• **Aim of the task**
Collect the lines of the entries where "parts" shows up.
Start of Input records
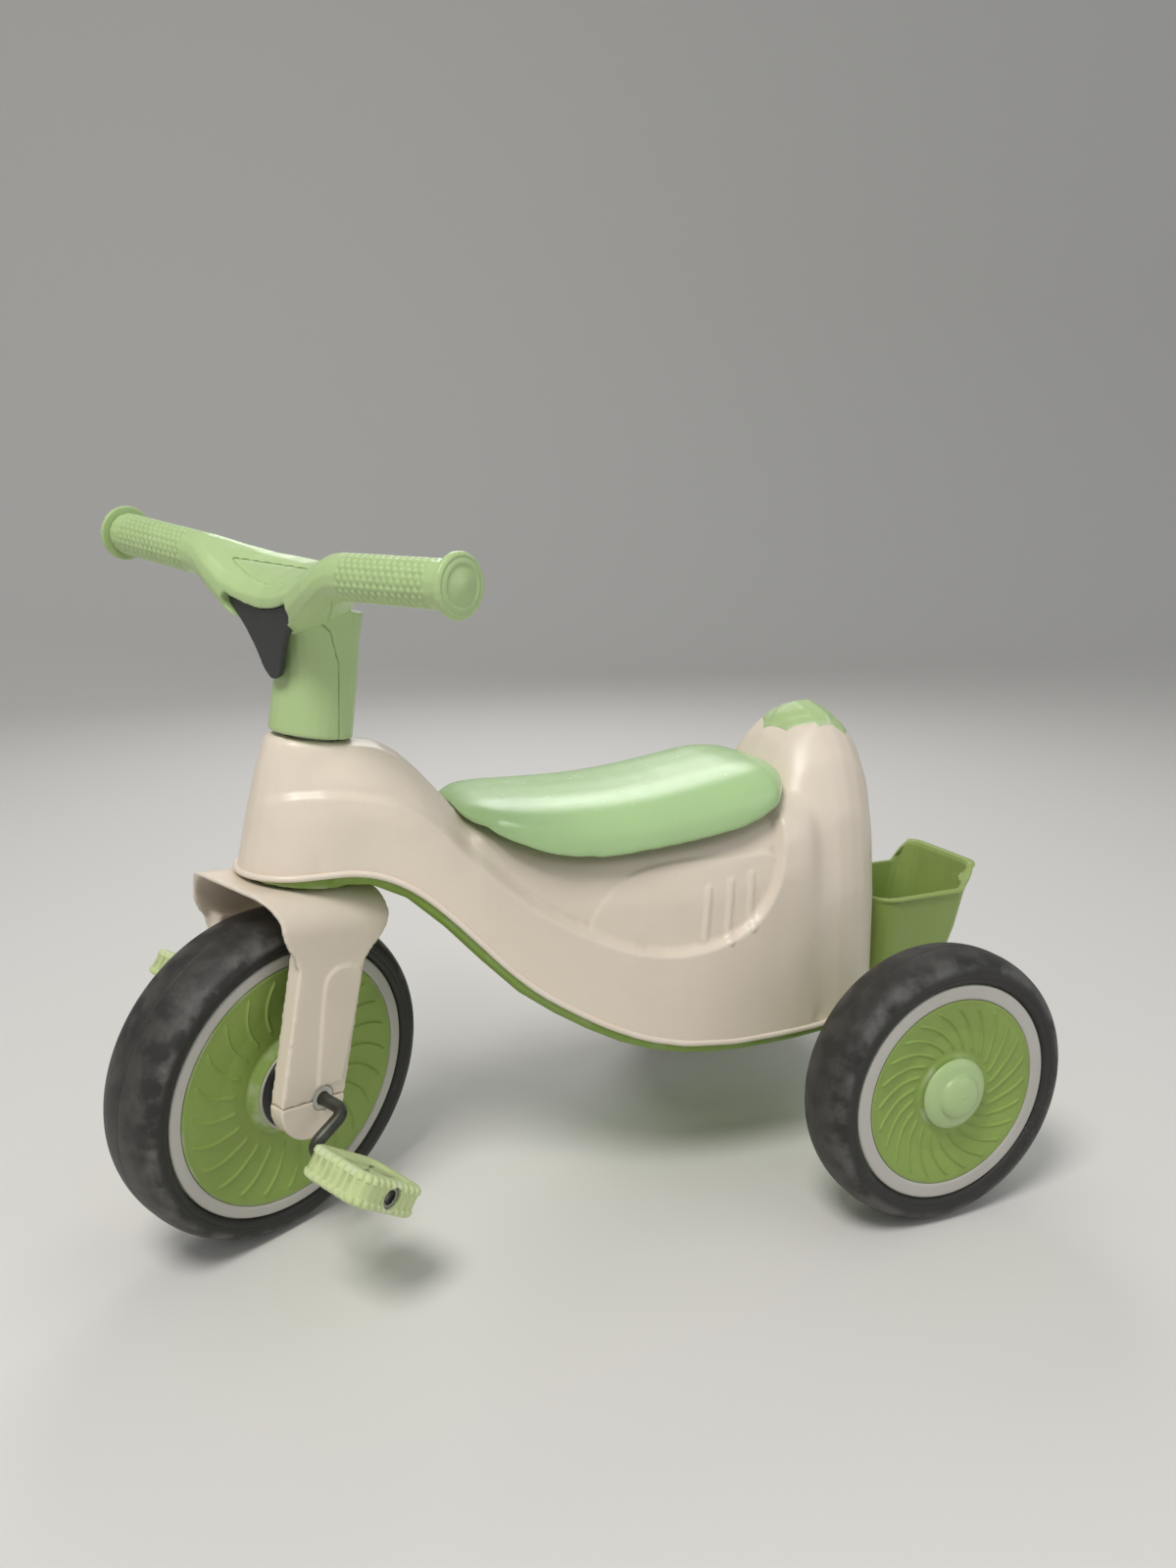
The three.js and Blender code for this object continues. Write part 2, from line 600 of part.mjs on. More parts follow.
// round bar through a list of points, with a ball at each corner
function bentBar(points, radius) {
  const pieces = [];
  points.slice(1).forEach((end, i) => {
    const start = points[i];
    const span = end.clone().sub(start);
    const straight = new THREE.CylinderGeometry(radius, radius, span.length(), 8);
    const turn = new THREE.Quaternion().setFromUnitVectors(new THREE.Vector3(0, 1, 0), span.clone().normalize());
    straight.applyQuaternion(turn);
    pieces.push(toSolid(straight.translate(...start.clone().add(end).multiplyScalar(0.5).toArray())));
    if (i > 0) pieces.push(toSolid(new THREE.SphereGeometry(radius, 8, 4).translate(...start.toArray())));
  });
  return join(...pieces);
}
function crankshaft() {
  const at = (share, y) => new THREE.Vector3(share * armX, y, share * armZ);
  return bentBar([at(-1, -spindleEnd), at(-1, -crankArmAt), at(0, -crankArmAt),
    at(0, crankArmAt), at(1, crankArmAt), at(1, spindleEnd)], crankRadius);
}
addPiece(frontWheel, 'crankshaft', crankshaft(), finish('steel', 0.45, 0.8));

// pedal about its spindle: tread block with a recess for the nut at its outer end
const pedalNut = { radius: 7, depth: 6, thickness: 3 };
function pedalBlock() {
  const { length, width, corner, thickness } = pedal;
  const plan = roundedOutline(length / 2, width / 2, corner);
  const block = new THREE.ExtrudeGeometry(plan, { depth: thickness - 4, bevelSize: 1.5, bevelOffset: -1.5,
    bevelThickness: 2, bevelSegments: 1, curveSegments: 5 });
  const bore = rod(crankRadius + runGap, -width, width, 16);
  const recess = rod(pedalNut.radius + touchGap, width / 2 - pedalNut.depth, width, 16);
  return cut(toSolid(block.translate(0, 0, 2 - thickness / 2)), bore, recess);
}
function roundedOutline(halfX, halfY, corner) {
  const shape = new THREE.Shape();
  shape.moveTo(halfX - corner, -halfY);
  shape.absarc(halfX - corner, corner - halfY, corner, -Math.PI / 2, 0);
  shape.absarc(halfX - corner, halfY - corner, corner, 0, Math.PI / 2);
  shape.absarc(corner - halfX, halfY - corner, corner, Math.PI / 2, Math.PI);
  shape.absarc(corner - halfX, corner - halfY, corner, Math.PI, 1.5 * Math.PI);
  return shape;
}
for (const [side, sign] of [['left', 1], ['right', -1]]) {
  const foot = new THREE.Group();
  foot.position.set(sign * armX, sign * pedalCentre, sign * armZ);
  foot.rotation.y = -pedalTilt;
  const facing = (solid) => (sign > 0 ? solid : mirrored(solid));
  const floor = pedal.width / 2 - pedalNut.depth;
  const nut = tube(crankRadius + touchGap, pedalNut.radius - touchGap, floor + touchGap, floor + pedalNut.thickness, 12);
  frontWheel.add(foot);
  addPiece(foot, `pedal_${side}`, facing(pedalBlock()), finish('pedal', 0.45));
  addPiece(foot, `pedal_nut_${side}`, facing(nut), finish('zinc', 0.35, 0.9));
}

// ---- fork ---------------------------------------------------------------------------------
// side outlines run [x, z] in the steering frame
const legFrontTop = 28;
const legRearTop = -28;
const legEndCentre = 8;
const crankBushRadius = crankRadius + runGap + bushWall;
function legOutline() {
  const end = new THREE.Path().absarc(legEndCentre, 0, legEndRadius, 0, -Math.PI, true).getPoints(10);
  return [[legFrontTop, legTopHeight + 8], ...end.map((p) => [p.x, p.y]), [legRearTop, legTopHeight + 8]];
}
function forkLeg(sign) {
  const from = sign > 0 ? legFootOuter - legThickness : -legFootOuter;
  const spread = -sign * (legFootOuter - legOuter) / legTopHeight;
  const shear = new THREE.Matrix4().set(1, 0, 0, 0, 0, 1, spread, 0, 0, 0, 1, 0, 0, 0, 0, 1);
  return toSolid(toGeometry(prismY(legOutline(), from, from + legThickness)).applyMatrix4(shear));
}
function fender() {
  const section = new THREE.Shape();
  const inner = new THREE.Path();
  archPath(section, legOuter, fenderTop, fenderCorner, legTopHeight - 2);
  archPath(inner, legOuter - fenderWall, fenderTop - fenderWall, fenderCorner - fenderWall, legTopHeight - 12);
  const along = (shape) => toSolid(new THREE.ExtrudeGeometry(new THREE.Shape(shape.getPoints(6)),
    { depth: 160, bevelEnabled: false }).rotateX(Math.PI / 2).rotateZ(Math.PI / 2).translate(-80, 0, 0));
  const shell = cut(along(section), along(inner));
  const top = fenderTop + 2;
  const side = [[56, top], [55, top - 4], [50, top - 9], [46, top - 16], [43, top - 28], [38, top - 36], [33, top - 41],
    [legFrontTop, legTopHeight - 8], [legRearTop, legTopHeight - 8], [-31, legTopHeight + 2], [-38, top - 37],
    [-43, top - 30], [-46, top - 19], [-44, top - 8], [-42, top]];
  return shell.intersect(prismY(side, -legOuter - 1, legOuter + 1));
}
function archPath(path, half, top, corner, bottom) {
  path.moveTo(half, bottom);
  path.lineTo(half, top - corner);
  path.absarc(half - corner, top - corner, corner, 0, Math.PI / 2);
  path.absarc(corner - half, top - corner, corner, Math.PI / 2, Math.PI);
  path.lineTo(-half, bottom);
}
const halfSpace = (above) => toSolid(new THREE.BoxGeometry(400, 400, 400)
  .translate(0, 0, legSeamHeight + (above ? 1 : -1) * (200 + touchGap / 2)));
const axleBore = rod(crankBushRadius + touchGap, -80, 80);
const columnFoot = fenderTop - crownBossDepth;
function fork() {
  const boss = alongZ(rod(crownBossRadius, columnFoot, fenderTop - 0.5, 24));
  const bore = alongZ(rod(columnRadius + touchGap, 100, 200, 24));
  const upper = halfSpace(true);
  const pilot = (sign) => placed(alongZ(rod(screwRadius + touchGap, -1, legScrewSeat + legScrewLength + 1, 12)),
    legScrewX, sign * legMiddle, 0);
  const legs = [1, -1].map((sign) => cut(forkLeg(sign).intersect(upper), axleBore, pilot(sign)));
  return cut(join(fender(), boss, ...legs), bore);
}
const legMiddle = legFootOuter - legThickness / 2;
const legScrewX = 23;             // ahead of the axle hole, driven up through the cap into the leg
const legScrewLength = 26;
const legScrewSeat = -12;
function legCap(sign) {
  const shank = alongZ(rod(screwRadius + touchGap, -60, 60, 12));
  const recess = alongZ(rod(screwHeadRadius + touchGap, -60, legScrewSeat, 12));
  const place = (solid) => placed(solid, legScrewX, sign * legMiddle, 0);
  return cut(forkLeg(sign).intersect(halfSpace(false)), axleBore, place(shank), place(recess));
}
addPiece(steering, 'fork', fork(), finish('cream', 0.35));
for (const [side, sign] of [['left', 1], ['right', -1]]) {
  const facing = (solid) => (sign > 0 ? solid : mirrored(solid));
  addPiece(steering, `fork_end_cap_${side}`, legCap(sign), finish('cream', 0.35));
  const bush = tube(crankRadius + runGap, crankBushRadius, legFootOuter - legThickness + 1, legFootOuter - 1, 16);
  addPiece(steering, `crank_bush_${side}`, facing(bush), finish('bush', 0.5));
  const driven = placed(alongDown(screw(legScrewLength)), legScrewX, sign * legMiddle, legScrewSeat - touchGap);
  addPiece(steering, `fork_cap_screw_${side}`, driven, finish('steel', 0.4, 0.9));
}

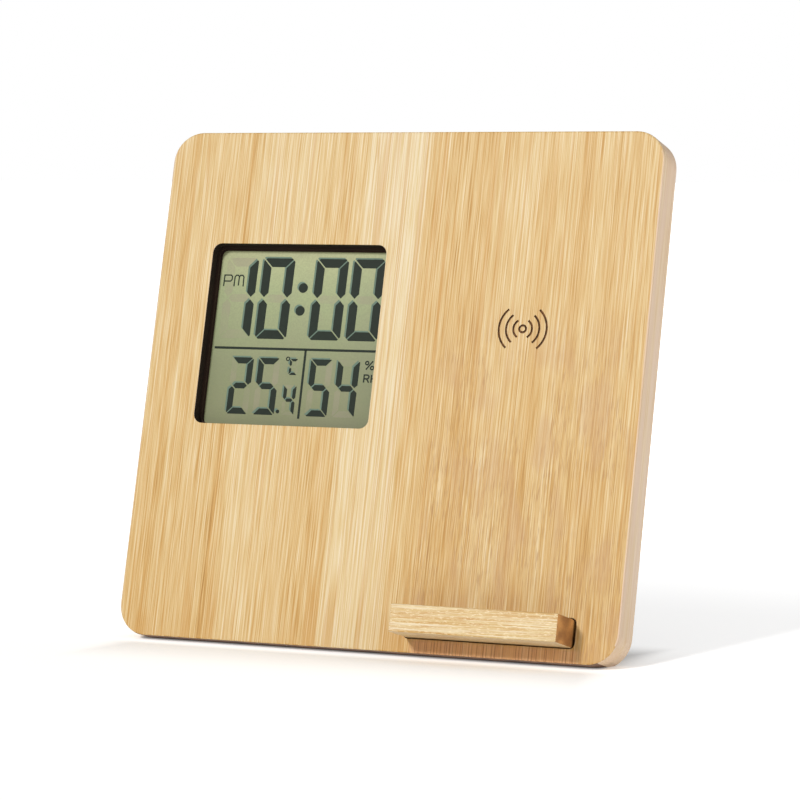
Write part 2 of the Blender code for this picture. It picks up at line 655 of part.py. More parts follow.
End of Input records
• **Complete response**
The three.js and Blender code for this object continues. Write part 2, from line 600 of part.mjs on. More parts follow.
Write part 2 of the Blender code for this picture. It picks up at line 655 of part.py. More parts follow.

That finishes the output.